Please repeat the records exactly from their first line, finishing at the line containing "a snow base." and including it.

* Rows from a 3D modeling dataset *
- - -

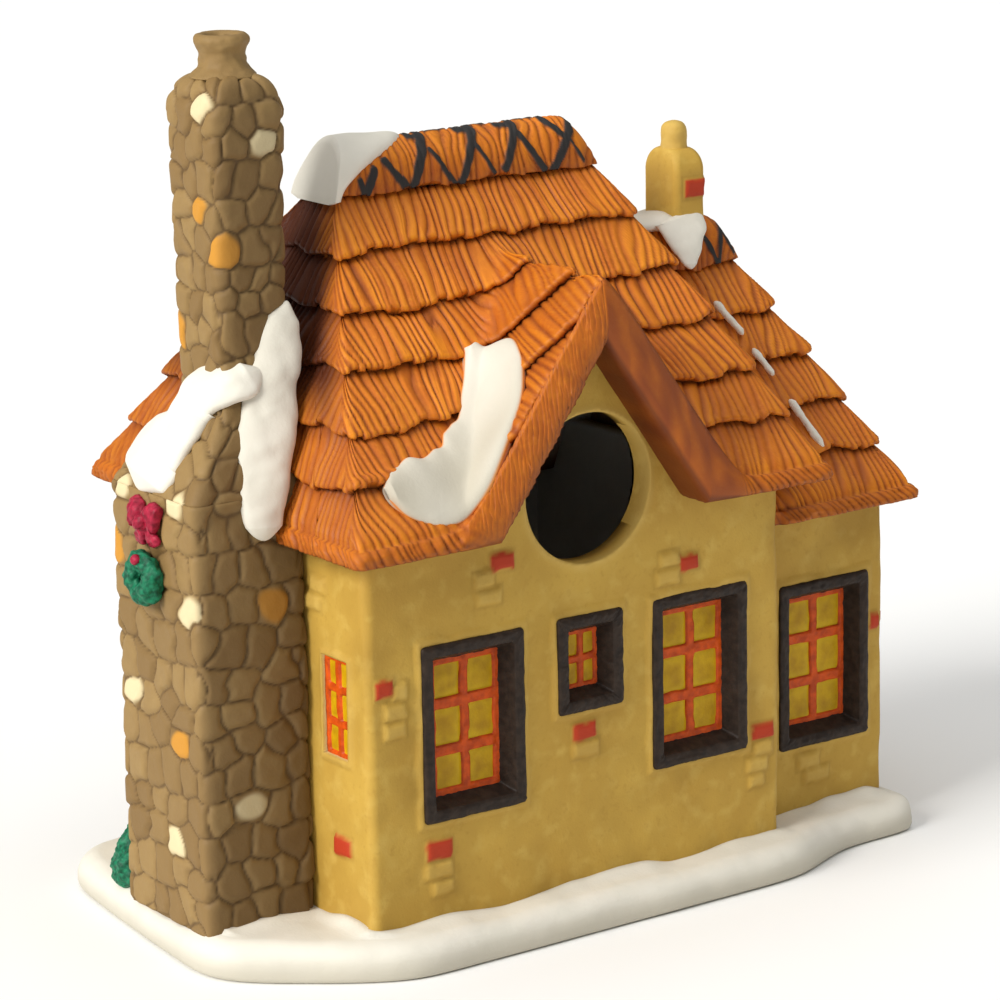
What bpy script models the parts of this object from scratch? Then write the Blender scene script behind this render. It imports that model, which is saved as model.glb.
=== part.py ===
"""Lighted village cottage: a hollow, slip-cast porcelain house with a thatched roof on a snow base.

The house stands on z = 0 with +Z up. Its long back wall, with the round lamp hole in a cross
gable, faces -Y. The stone chimney stands against the end wall at -X and the low wing is at +X.
Places along x are first measured from the outer face of the chimney end wall, and the whole house
is then moved so that the snow base is centred on the origin.
"""

import math

import bmesh
import bpy
from mathutils import Matrix, Vector

MM = 0.001

# Clearance between two pieces that touch
GAP = 0.3 * MM

# Snow base
BASE_HEIGHT = 7.5 * MM
BASE_MARGIN = 8.5 * MM
BASE_END_MARGIN = 7.0 * MM
BASE_CHIMNEY_MARGIN = 3.6 * MM
BASE_SHRUB_DRIFT = 21.0 * MM
BASE_ROUND = 4.5 * MM

# Walls
WALL = 4.5 * MM
MAIN_LENGTH = 98.0 * MM
MAIN_DEPTH = 80.0 * MM
MAIN_EAVE = 73.2 * MM
WING_LENGTH = 31.5 * MM
WING_SETBACK = 8.0 * MM
WING_EAVE = 63.0 * MM
CORNER_ROUND = 3.0 * MM
DOORWAY_SIDE = 14.0 * MM
DOORWAY_HEAD = 9.0 * MM

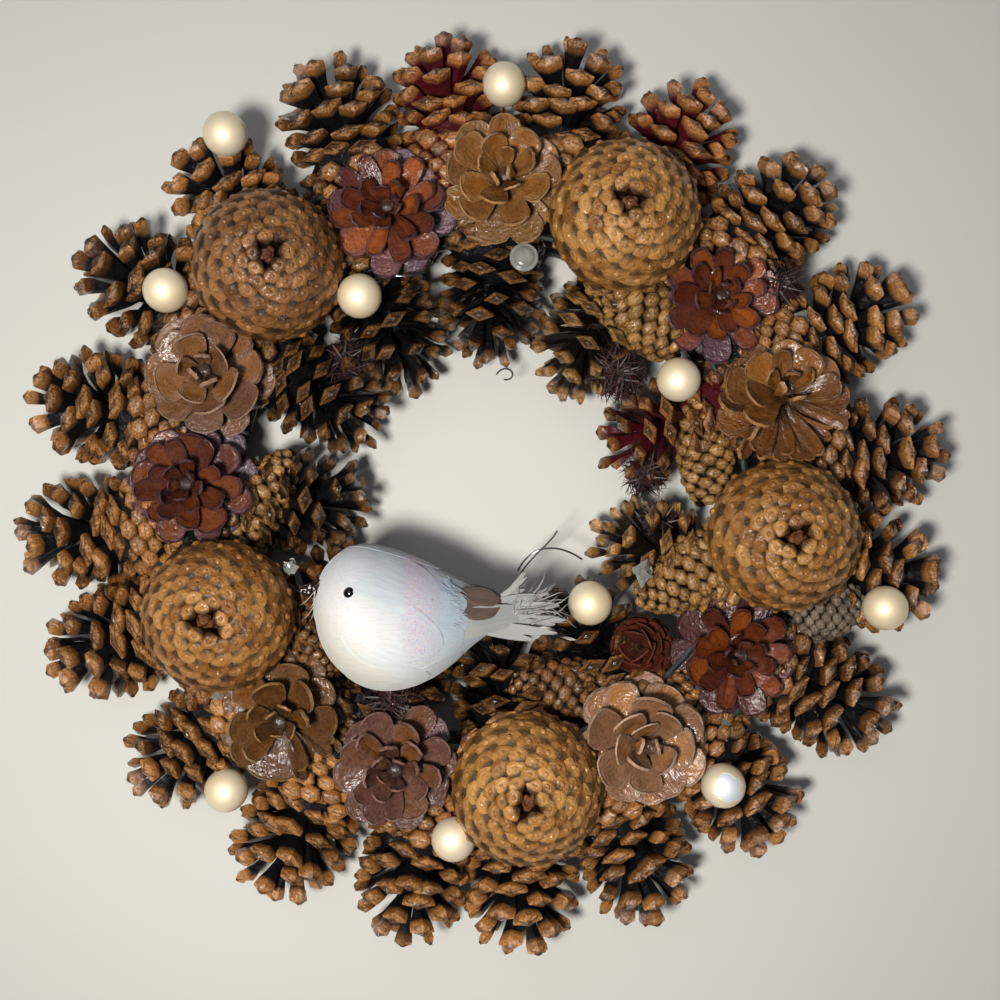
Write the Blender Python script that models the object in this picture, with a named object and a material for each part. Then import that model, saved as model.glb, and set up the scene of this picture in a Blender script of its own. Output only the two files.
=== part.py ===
"""Decorated pinecone wreath, lying on its back with its face up.

A box frame of four wire hoops grips the stalk ends of two rings of open pinecones: the
outer ring points away from the middle and the inner ring points into it.  Closed cones,
cones cut open like flowers, pearl beads and a feathered craft bird lie on top of them.

Lengths are metres.  +Z is the face of the wreath, +X its right and +Y its top.
Bearings are degrees about the middle of the ring, counterclockwise from +X.
"""

import math
import random

import bmesh
import bpy
from mathutils import Matrix, Vector
from mathutils.bvhtree import BVHTree

GAP = 0.0003                        # air between two pieces that touch
UP = Vector((0, 0, 1))

# Wire frame
WIRE_RADIUS = 0.0012
WIRE_SIDES = 6
HOOP_STEPS = 36
INNER_HOOP = 0.096
OUTER_HOOP = 0.124
BACK_HEIGHT = 0.009
FRONT_HEIGHT = 0.033
CLAMP_HEIGHT = (BACK_HEIGHT + FRONT_HEIGHT) / 2
RUNG_SHIFT = 3.0                    # degrees between a post and the rungs beside it

# Ring cones, gripped by the hoops a little way up from their stalk ends
GRIP = 0.012                        # from the stalk end to the hoop
NECK_RADIUS = CLAMP_HEIGHT - BACK_HEIGHT - WIRE_RADIUS - 2 * GAP
OUTER_BEARINGS = (5, 25, 43.5, 61, 78, 95.5, 112, 131, 149, 168,
                  186, 202, 221, 241, 259.5, 275, 292, 310, 329, 348)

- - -

* EXERCISE RESULT *
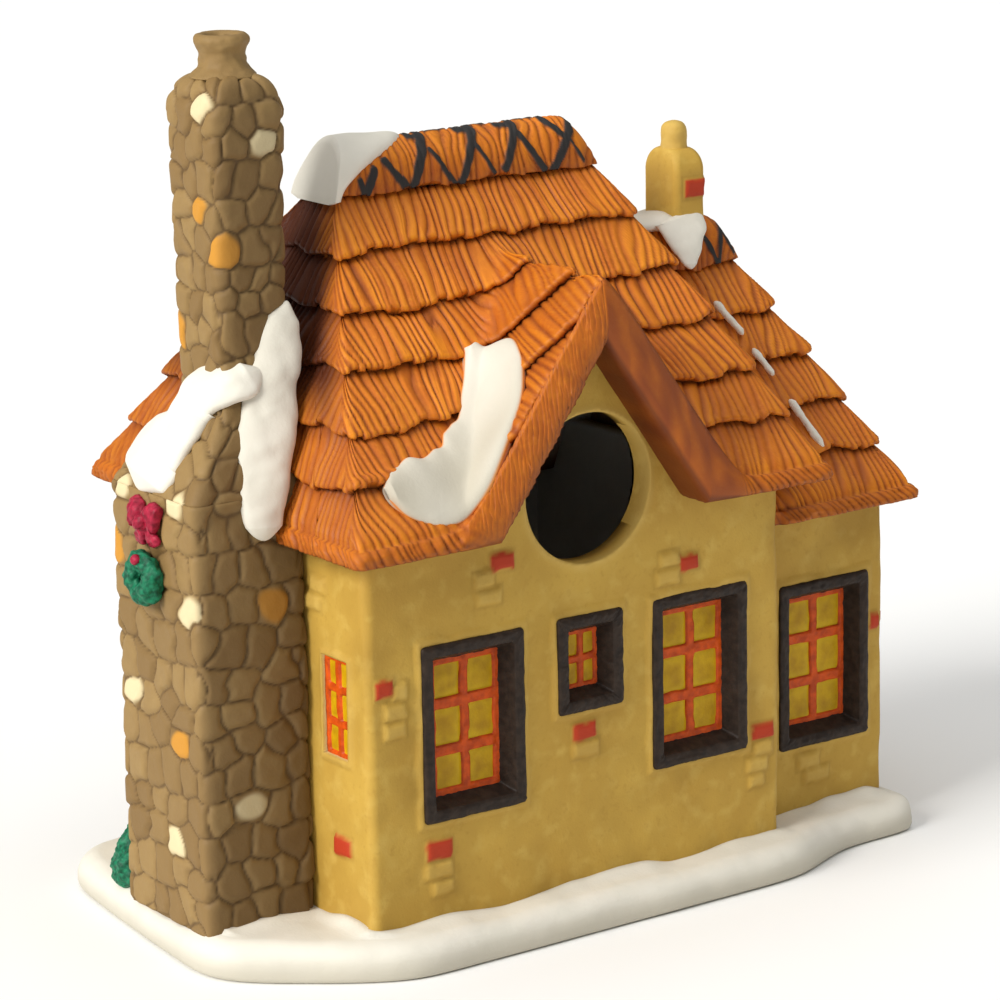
What bpy script models the parts of this object from scratch? Then write the Blender scene script behind this render. It imports that model, which is saved as model.glb.
=== part.py ===
"""Lighted village cottage: a hollow, slip-cast porcelain house with a thatched roof on a snow base.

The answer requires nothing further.